Do we need another president in a Western suit, we ask ourselves? Couldn’t
Zuma rather invent a Madiba-style shirt if his animal fur routine is
fake? Former president Thabo Mbeki was so tailored and indeed so grey
that he ended up being neither black nor white. Like Mugabe and me, he
didn’t seem to know whether he was an African or a wannabe Brit.
I think I’m finally beginning to get the hang of identity confusion,
though. Growing up as colonials, we looked to Britain for excellence,
feeling inferior by definition because we lived in the sticks. And Africans
have tended to internalize apartheid, inevitably. I pray we’ll get over
our collective self-loathing someday soon. By contrast, Afrikaner loyalists,
according to Zuma, are defined simply by their passport options, or lack
thereof.
What we long for more than anything else in this crazy country is another
father figure like Madiba, with a tough mind and a tender heart. In Mbeki,
what we got was all head but no heart. And now vice versa in Zuma.

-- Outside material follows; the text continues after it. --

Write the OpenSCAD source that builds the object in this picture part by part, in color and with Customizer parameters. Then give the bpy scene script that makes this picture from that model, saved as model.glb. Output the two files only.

However, I’m tired of all the apocalyptic predictions of recent election
months. Helen Zille is being hysterical when she warns that we will shortly
become a failed state. Has she ever been to Somalia? Britain’s departing
high commissioner, Paul Boateng, observes that South Africans are sometimes
too hard on themselves, which may be true. It’s all that self-hatred,
you see.
Let’s hope the eagerly awaited 2010 extravaganza gives us a fresh chance
to shine as a nation. After all, the Germans used the same event four
years ago to conquer their self-doubt by displaying nationalistic fervour
for the first time since World War 11. I’m guessing that, once South
Africa is in the limelight for reasons other than politics, we bewildered
citizens will grab the opportunity to blow our own vuvuzelas full blast.